**EXERCISE DETAILS:**
Make an exact copy of the lines below.

**GIVEN DATA:**
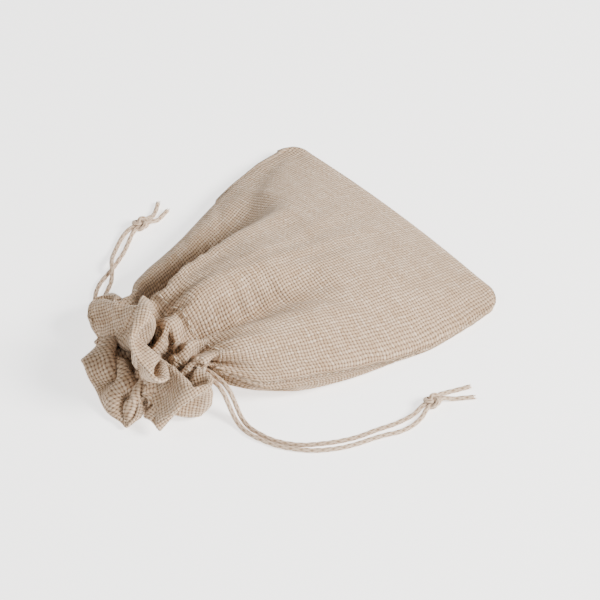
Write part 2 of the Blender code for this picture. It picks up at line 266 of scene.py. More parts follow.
def tube_parts(line, radius_at, sides=20, closed=False):
    """Points, faces and uvs of a tube; radius_at(angle, distance) gives its relief."""
    _, across, up = carried_frames(line)
    count = len(line)
    walked = np.concatenate(([0.0], np.cumsum(np.linalg.norm(np.diff(line, axis=0), axis=1))))
    angles = 2 * math.pi * np.arange(sides) / sides
    points, uvs, faces = [], [], []
    for k in range(count):
        radius = radius_at(angles, walked[k])
        ring = (np.outer(np.cos(angles) * radius, across[k])
                + np.outer(np.sin(angles) * radius, up[k]) + line[k])
        points.append(ring)
        uvs.append(np.stack((angles, np.full(sides, walked[k])), axis=1))
    points, uvs = np.vstack(points), np.vstack(uvs)
    for k in range(count if closed else count - 1):
        here, there = k * sides, ((k + 1) % count) * sides
        for j in range(sides):
            ahead = (j + 1) % sides
            faces.append((here + j, here + ahead, there + ahead, there + j))
    if not closed:
        faces.append(tuple(reversed(range(sides))))
        faces.append(tuple((count - 1) * sides + j for j in range(sides)))
    return points, faces, uvs


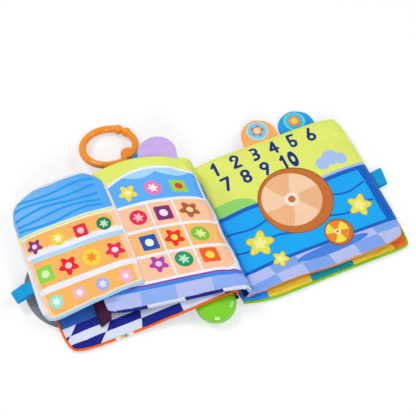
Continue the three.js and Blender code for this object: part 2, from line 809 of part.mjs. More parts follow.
function lowerShell() {
  const rim = moduleParting - seat;
  const outside = [
    ...roundedLevels(moduleFloor, moduleFloor + moduleLowerRadius, moduleLowerRadius),
    [rim - moduleSeamInset, 0],
    [rim, moduleSeamInset],
  ];
  const wallRadius = moduleLowerRadius - moduleWall;
  const inside = [
    ...roundedLevels(floorTop, floorTop + wallRadius, wallRadius, moduleWall),
    [rim + overrun, moduleWall],
  ];
  const top = moduleParting - 2 * moduleWall;
  let shell = housing(outside).subtract(housing(inside));
  for (const [x, y] of casePosts) {
    shell = shell.add(post(x, y, postRadius, floorTop - overrun, top));
    shell = shell.subtract(post(x, y, screwHeadRadius + seat, -overrun, screwSeat));
    shell = shell.subtract(post(x, y, screwShankRadius + seat, -overrun, top + overrun));
  }
  const holeRadius = buttonRadius + seat;
  shell = shell.subtract(post(moduleCentre, buttonY, holeRadius, -overrun, floorTop + overrun, roundSides));
  for (const slot of grille()) shell = shell.subtract(slot);
  const halfSlot = sliderSlotWidth / 2;
  const track = roundedShape(moduleCentre, sliderY, sliderSlotLength / 2, halfSlot, halfSlot / 2);
  shell = shell.subtract(slab(track, -overrun, floorTop + 2 * overrun));
  const bay = roundedShape(moduleCentre, doorMid, doorHalfWidth + seat, doorHalfLength + seat, doorCorner);
  shell = shell.subtract(slab(bay, -overrun, floorTop + 2 * overrun));
  return piece('module_lower_shell', geometryOf(shell), plastic(0x7ed820));
}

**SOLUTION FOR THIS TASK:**
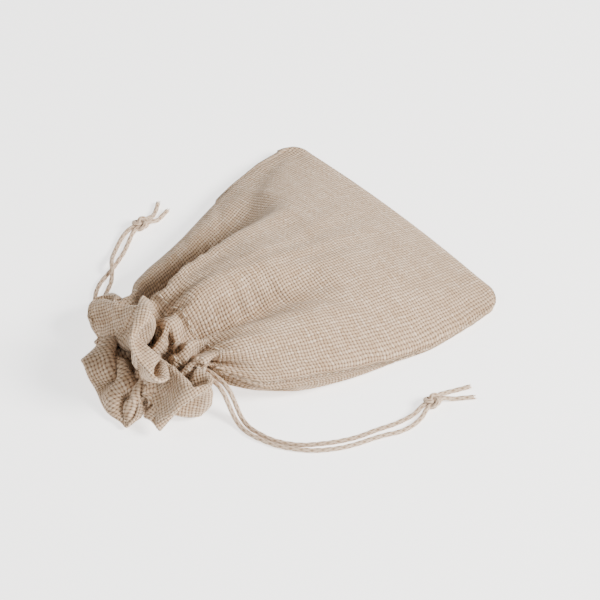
Write part 2 of the Blender code for this picture. It picks up at line 266 of scene.py. More parts follow.
def tube_parts(line, radius_at, sides=20, closed=False):
    """Points, faces and uvs of a tube; radius_at(angle, distance) gives its relief."""
    _, across, up = carried_frames(line)
    count = len(line)
    walked = np.concatenate(([0.0], np.cumsum(np.linalg.norm(np.diff(line, axis=0), axis=1))))
    angles = 2 * math.pi * np.arange(sides) / sides
    points, uvs, faces = [], [], []
    for k in range(count):
        radius = radius_at(angles, walked[k])
        ring = (np.outer(np.cos(angles) * radius, across[k])
                + np.outer(np.sin(angles) * radius, up[k]) + line[k])
        points.append(ring)
        uvs.append(np.stack((angles, np.full(sides, walked[k])), axis=1))
    points, uvs = np.vstack(points), np.vstack(uvs)
    for k in range(count if closed else count - 1):
        here, there = k * sides, ((k + 1) % count) * sides
        for j in range(sides):
            ahead = (j + 1) % sides
            faces.append((here + j, here + ahead, there + ahead, there + j))
    if not closed:
        faces.append(tuple(reversed(range(sides))))
        faces.append(tuple((count - 1) * sides + j for j in range(sides)))
    return points, faces, uvs


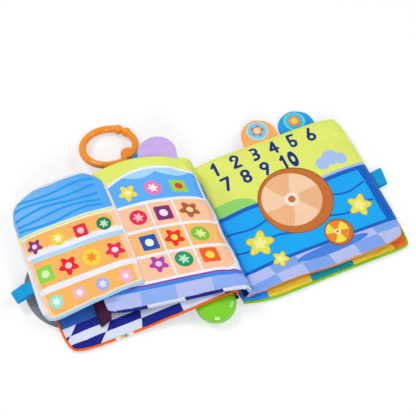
Continue the three.js and Blender code for this object: part 2, from line 809 of part.mjs. More parts follow.
function lowerShell() {
  const rim = moduleParting - seat;
  const outside = [
    ...roundedLevels(moduleFloor, moduleFloor + moduleLowerRadius, moduleLowerRadius),
    [rim - moduleSeamInset, 0],
    [rim, moduleSeamInset],
  ];
  const wallRadius = moduleLowerRadius - moduleWall;
  const inside = [
    ...roundedLevels(floorTop, floorTop + wallRadius, wallRadius, moduleWall),
    [rim + overrun, moduleWall],
  ];
  const top = moduleParting - 2 * moduleWall;
  let shell = housing(outside).subtract(housing(inside));
  for (const [x, y] of casePosts) {
    shell = shell.add(post(x, y, postRadius, floorTop - overrun, top));
    shell = shell.subtract(post(x, y, screwHeadRadius + seat, -overrun, screwSeat));
    shell = shell.subtract(post(x, y, screwShankRadius + seat, -overrun, top + overrun));
  }
  const holeRadius = buttonRadius + seat;
  shell = shell.subtract(post(moduleCentre, buttonY, holeRadius, -overrun, floorTop + overrun, roundSides));
  for (const slot of grille()) shell = shell.subtract(slot);
  const halfSlot = sliderSlotWidth / 2;
  const track = roundedShape(moduleCentre, sliderY, sliderSlotLength / 2, halfSlot, halfSlot / 2);
  shell = shell.subtract(slab(track, -overrun, floorTop + 2 * overrun));
  const bay = roundedShape(moduleCentre, doorMid, doorHalfWidth + seat, doorHalfLength + seat, doorCorner);
  shell = shell.subtract(slab(bay, -overrun, floorTop + 2 * overrun));
  return piece('module_lower_shell', geometryOf(shell), plastic(0x7ed820));
}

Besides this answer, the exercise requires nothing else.